RIYADH: Saudi construction firm Ladun Investment Co. expects a surge in Makkah’s real estate sector following a key ruling by the market regulator allowing foreign investment in Saudi-listed companies owning property in the holy cities. 

In an interview with Arab News at the Real Estate Future Forum in Riyadh, Hassan Al-Hazmi, CEO of the Tadawul-listed firm, emphasized that the new regulations are poised to drive investor confidence in Makkah’s market, which has faced stagnation in recent years. 

On the event’s opening day, the Kingdom’s Capital Market Authority announced that the Makkah and Madinah real estate markets will now be open to foreign investors. However, investments are limited to shares or convertible debt instruments of listed companies, with total non-Saudi ownership — individuals and legal entities — capped at 49 percent of a company’s shares. 

The decision is expected to enhance the competitiveness of Saudi Arabia’s capital market and support the Vision 2030 economic diversification agenda. 

“As Mohammed El-Kuwaiz, chairman of the CMA, mentioned yesterday (Jan. 27), the regulations have been studied for more than three years. He said they were supposed to be approved two years ago but were delayed to make them more holistic. There is now a big study regarding foreign investors having ownership in Makkah, Madinah, and the Kingdom as a whole,” said Al-Hazmi. 

He said Ladun is focused on Makkah and anticipates growth. “We already manage and own assets in Makkah worth more than SR3.2 billion ($853.1 million).” 

Al-Hazmi noted that Makkah’s real estate sector had faced stagnation since 2014, particularly due to the impact of COVID-19 on religious tourism and travel. However, he believes that the sector is on the brink of recovery. 

“We already see signs of recovery — companies owning assets in Makkah are experiencing a rise in their share prices. This is very positive, and we anticipated this shift and planned accordingly,” he added. 

Ladun is also focused on localizing its workforce and increasing Saudi employment opportunities, aligning with government initiatives. 

“Just today, we signed an agreement with the Ministry of Municipal and Rural Affairs and Housing regarding human capital and how we are going to localize more Saudis. At the managerial level, including our C-suite, we have Saudis,” Al-Hazmi said. 

He added: “In middle management, we have many young men and women who are part of our company, and they are truly giving us great empathy and trust in ourselves to move forward.

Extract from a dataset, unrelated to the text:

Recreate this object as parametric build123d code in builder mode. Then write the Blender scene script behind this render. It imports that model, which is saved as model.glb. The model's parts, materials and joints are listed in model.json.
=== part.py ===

This is one of the pillars of Vision 2030.” 

In November, Ladun announced a new investment in Jabal Omar Development Co. in partnership with Musharaka Capital, acquiring a land plot worth SR600 million with an expected revenue of approximately SR2 billion. This investment is viewed as a major step in reinforcing Ladun’s presence in Makkah’s evolving real estate market. 

Al-Hazmi also highlighted the broader impact of Vision 2030 on the Saudi real estate market, particularly in Makkah, which he sees as a prime beneficiary. 

“Stability brings prosperity, and Saudi has enjoyed stability for 100 years now, that brings prosperity. We see it. We see it around the region,” he said. 

Referring to comments made by Larry Fink, CEO of BlackRock, during the World Economic Forum in Davos, Al-Hazmi added: “Larry mentioned that if we take the US aside, we will find the most stable area in the world the GCC countries. Prosperity will be there.” 

With a focus on sustainable expansion, strategic investments, and market recovery, Ladun Investment Co. remains optimistic about its role in shaping Makkah’s future real estate landscape.